Water Alternatives (Oct 2024)
Navigating diverse visions of water justice within unlikely alliances
Abstract
The notion of water justice is increasingly invoked by both scholars and activists working to address issues of inequity in water governance. However, water justice means different things to different people, which can present challenges when building alliances among diverse actors. In this paper, we examine these dynamics in the context of unlikely alliances formed among environmental, ranching, and Indigenous actors in response to ruralto-urban water transfer projects in the arid Great Basin region of the western United States. Through more than 60 interviews across two cases in eastern California and eastern Nevada, we find that though these actors aligned in their opposition to projects they viewed as unjust, they had different views of what justice would look like.
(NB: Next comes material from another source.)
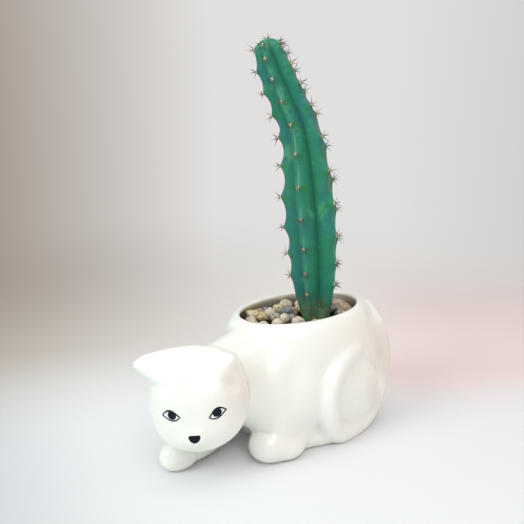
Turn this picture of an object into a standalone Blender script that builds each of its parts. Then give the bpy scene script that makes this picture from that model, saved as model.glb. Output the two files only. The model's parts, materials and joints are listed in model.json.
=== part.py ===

We discuss their diverse visions of water justice in relation to notions of distributive, procedural, restorative, and transformative justice. While many of these visions overlapped and complemented each other, others were more starkly divided by their orientation towards the current state of water governance, with some seeking to protect it and others seeking to transform it. Building alliances thus required some to strategically focus on the common ground around protecting existing water allocations and systems of accountability, while separately pursuing broader visions of repairing past harms and transforming underlying systems. This research demonstrates that understandings of water justice are diverse and dynamic and that they shape and are shaped by alliance-building. It underscores the methodological value of asking people to articulate not only how they ally against injustices but also what they would consider a just outcome and how they approach collaboration when there are different visions of water justice.